To scent the soap, Honce uses various ingredients including essential oils which are used alone or with synthetic fragrances to get a certain smell.
 
“One example is devil’s food cake scent. You’re not going to find that in a bottle naturally," she said.
 
Used alone, the essential oils – including orange, grapefruit and the always popular lavender and raspberry – can be very aromatic, but tolerable even to those who are allergy-prone. Such is usually not the case with synthetic fragrances, Honce said.
 
Occasionally, she will accommodate special requests for soaps scented with lemon grass, patchouli or sandalwood.
 
The coloring process is really when all the fun comes in.
 
“I use micas and oxides, which are natural colors,” Honce said. “It’s crushed up sparkly rocks so it gives nice coloring. For the intensity of the colors, you experiment with different things.”
 
Clarksburg’s Deaonna Crowe, who likes natural products, is a Dos Palomas customer.
 
“The soap is very good. (Liz) uses very good product,” she said. “She made me a special scent and it was marvelous. I love the lather that you get. She really knows what she is doing. She has the knowledge and experience in soap making. I highly recommend her.”
 
She loves her soap business, but it's her other business - Honce Law - "that pays the bills," she said. 
 
Upon graduation from BHS, Honce relocated to Tuscon, Ariz., where she started her undergraduate degree. Several years later, she finished that degree at West Virginia University.

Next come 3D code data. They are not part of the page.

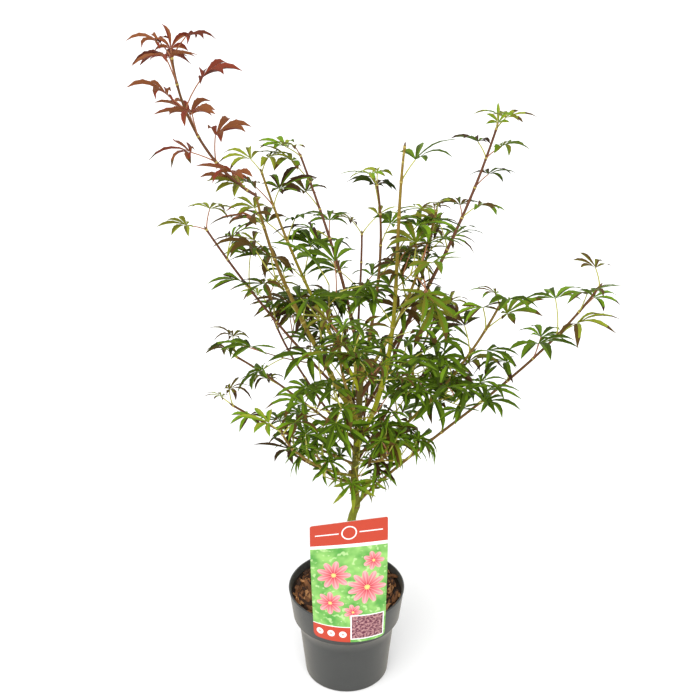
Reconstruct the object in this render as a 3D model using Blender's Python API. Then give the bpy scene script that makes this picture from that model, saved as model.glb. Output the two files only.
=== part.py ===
"""Potted japanese maple: a young plant of many slender shoots in a round nursery pot.

Metres, +Z up. The origin is the centre of the pot's flat underside. The plant label hangs on the
pot's front, at -Y. Every limb, mass of foliage and made piece is its own object.
"""

import math
import random
from collections import namedtuple

import bmesh
import bpy
from mathutils import Matrix, Quaternion, Vector
from mathutils.bvhtree import BVHTree

SEED = 11
GAP = 0.0003  # between neighbouring pieces
CLEAR = GAP + 0.0001  # the gap where slanted faces meet, with room for rounding

# Pot: a thin round container with a deep collar.
POT_HEIGHT = 0.165
RIM_RADIUS = 0.095
COLLAR_FOOT_RADIUS = 0.0884
COLLAR_FOOT_HEIGHT = 0.113
BODY_TOP_RADIUS = 0.0786
BODY_TOP_HEIGHT = 0.097
BASE_RADIUS = 0.0693
BASE_EDGE = 0.0025
WALL = 0.0016
ROUND_STEPS = 32
DRAIN_HOLES = 6
DRAIN_RADIUS = 0.005
DRAIN_CIRCLE = 0.056

# Potting mix: a plug that fills the pot to just under its rim, with bark chips on top.
SOIL_LEVEL = 0.152
CHIP_COUNT = 14
CHIP_SIZE = (0.024, 0.013, 0.009)
CHIP_NEAREST = 0.032
CHIP_FURTHEST = 0.072
CHIP_RISE = 0.0015  # a chip's middle above the soil
CHIP_TILT = 0.3

# Plant label: a card that stands against the collar, with a tongue hooked over the rim.
LABEL_WIDTH = 0.120
LABEL_FOOT = 0.126
LABEL_TOP = 0.351
LABEL_THICKNESS = 0.0009
LABEL_YAW = 13  # how far the free top of the card is turned, right side back
LABEL_YAW_FROM = 0.25  # the share of the card's height where it starts to turn
LABEL_CENTRE_X = 0.0045
LABEL_RADIUS = RIM_RADIUS + 0.0012
LABEL_UNBEND = 1.3  # how fast the bend goes out of the card towards its top
LABEL_COLUMNS = 6
LABEL_ROWS = 4
TONGUE_WIDTH = 0.026
TONGUE_FOOT = 0.1555
TONGUE_THICKNESS = 0.0011
TONGUE_INSET = 0.0052

# Trunk: from the flat cut at the soil to the fork.
FORK_HEIGHT = 0.548
TRUNK_LEAN = 0.058  # sideways travel for each metre of height
TRUNK_KINK_HEIGHT = 0.322
TRUNK_KINK = 0.006
TRUNK_KINK_SPAN = 0.020
TRUNK_FOOT_RADIUS = 0.0078
TRUNK_FORK_RADIUS = 0.0046
FLARE = 0.0055
FLARE_HEIGHT = 0.014
KNOBS = ((0.377, 222), (0.346, 60))  # height and turn of each pruned stub
KNOB_RADIUS = 0.0036
KNOB_LENGTH = 0.0115
KNOB_LEAN = 62
KNOB_TAPER = 0.85
TRUNK_SIDES = 10
TRUNK_SECTIONS = 11
SEAT_STEP = 0.0002
SEAT_LIMIT = 0.020

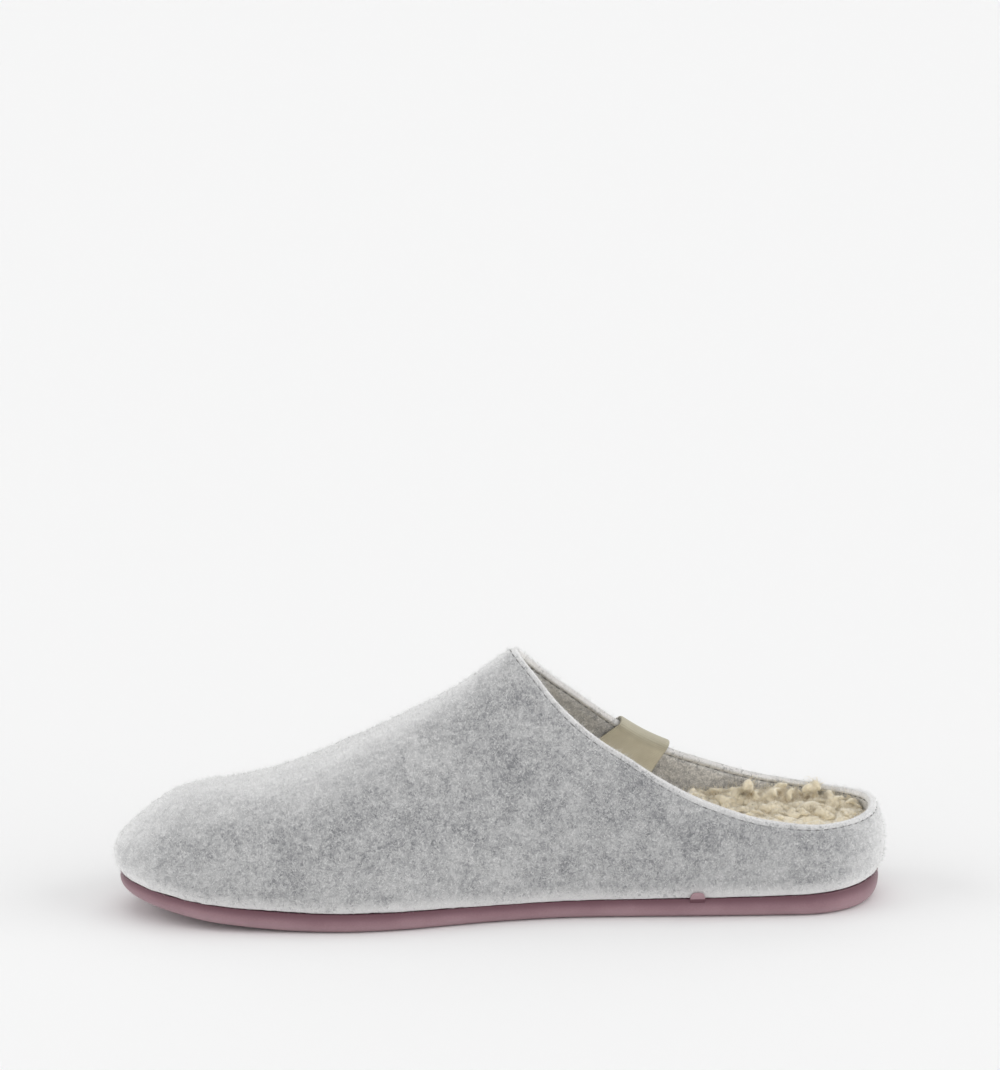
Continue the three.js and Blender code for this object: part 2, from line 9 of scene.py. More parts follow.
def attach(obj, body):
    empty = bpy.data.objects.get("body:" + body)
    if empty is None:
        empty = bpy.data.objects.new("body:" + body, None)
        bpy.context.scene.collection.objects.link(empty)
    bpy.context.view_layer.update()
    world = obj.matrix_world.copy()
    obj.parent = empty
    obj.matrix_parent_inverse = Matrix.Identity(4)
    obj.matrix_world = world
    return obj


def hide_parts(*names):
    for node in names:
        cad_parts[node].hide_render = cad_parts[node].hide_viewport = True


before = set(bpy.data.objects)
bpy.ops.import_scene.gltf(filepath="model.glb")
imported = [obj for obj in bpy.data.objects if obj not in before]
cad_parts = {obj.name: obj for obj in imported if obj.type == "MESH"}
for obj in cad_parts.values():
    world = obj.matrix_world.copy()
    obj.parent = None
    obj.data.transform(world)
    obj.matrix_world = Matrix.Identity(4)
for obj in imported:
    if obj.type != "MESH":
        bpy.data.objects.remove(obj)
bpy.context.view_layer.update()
noise.seed_set(5)  # noise_vector follows the clock without it
print("frame loaded")

mm = 0.001

# The shape that every piece follows, in millimetres, x counted from the back of the heel felt.
shape = {
    "length": 261.0,
    "ballWidth": 96.0,
    "instepRise": 74.0,
    "heelRise": 15.2,
    "bulgeRise": 7.6,
    "heelRound": 30.0,
    "toeRound": 35.0,
    "heelPower": 2.0,
    "toePower": 2.0,
    "toeDropPower": 1.52,
    "soleThickness": 7.0,
    "toeSpring": 8.0,
    "springStart": 0.71,
    "heelLift": 0.8,
    "heelLiftReach": 12.0,
    "ridgeSoftness": 0.12,
    "throatBetween": (0.4, 0.62),
    "gather": 2.3,
    "gatherMix": 0.7,
    "pieceGap": 0.3,
    "columns": 288,
    "heelBack": -130.45,  # row place of the heel's back and of the middle line
    "midline": 0.53,
}

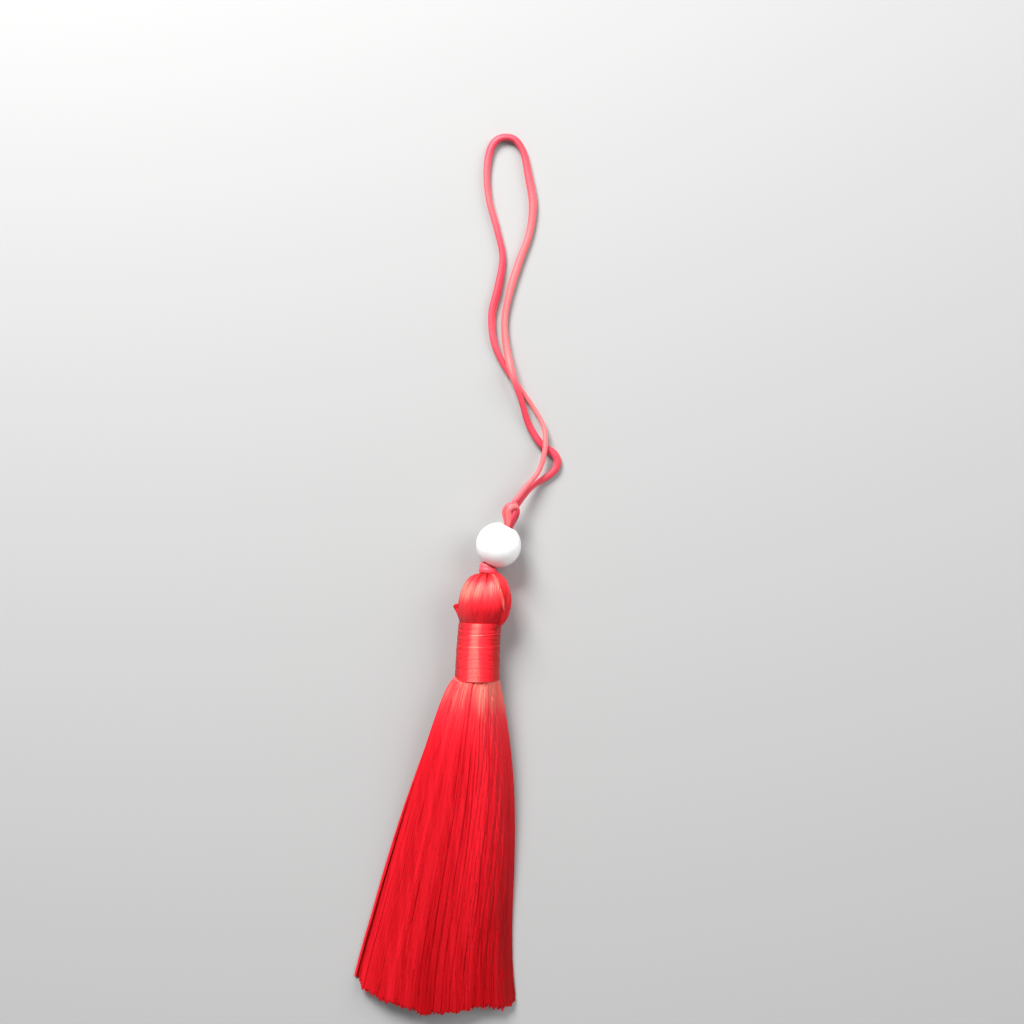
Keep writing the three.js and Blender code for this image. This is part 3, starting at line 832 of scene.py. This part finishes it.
class TASSEL_OT_tie(bpy.types.Operator):
    """Winds the tie round the top of the hank, with the doubled cord up into the bead"""

    bl_idname = "tassel.tie"
    bl_label = "Tie"

    def execute(self, context):
        stations = 160
        angle = np.linspace(0, FULL_TURN * 1.04, stations) - math.pi * 0.55
        strands, hints = [], []
        for centre, tilt, radius in (
            (np.array([2.02, 17.85, 5.1]) * MM, 0.06, 1.45 * MM),
            (BEAD_CENTRE - BEAD_AXIS * 5.45 * MM, 0.35, 1.16 * MM),
        ):
            side = np.array([math.cos(tilt), -math.sin(tilt), 0])
            outward = np.cos(angle)[:, None] * side + np.sin(angle)[:, None] * UP
            pull = 1 - 0.35 * np.exp(-((angle - angle[0]) / 0.35) ** 2)
            pull -= 0.35 * np.exp(-((angle - angle[-1]) / 0.35) ** 2)
            strands.append(centre + outward * (radius * pull)[:, None])
            hints.append(outward)
        for lane in (-1, 1):
            side = np.array([1.0, -0.3, 0]) * lane * 0.45 * MM
            run = [
                np.array([1.95, 16.2, 5.0]) * MM + side,
                np.array([1.97, 17.8, 5.0]) * MM + side,
                BEAD_CENTRE - BEAD_AXIS * 5.0 * MM + side,
                BEAD_CENTRE - BEAD_AXIS * 3.2 * MM + side,
            ]
            strands.append(smooth_through(run, stations))
            hints.append(np.broadcast_to(UP, (stations, 3)))
        tones = np.repeat([0.45, 0.6, 0.5, 0.5], stations)
        tie = cord_piece(
            "tie_cord", np.array(strands), np.array(hints), 0.74 * MM, 0.52 * MM, 18, tones,
            context.scene.tassel_cord,
        )
        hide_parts("top_tie")
        return {"FINISHED"}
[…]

With a bachelor’s degree in Spanish, she attended law school at the University of New Mexico and graduated in 2002. She practices in the area of criminal and immigration law. She is past president of the law school Christian Legal Society and has served on the board of New Mexico Christian Legal Aid. She was voted 2005 Public Defender of the Year by the New Mexico Public Defender Department. 
 
Honce has a son, 26-year-old Matthew, who assists her in the soap business.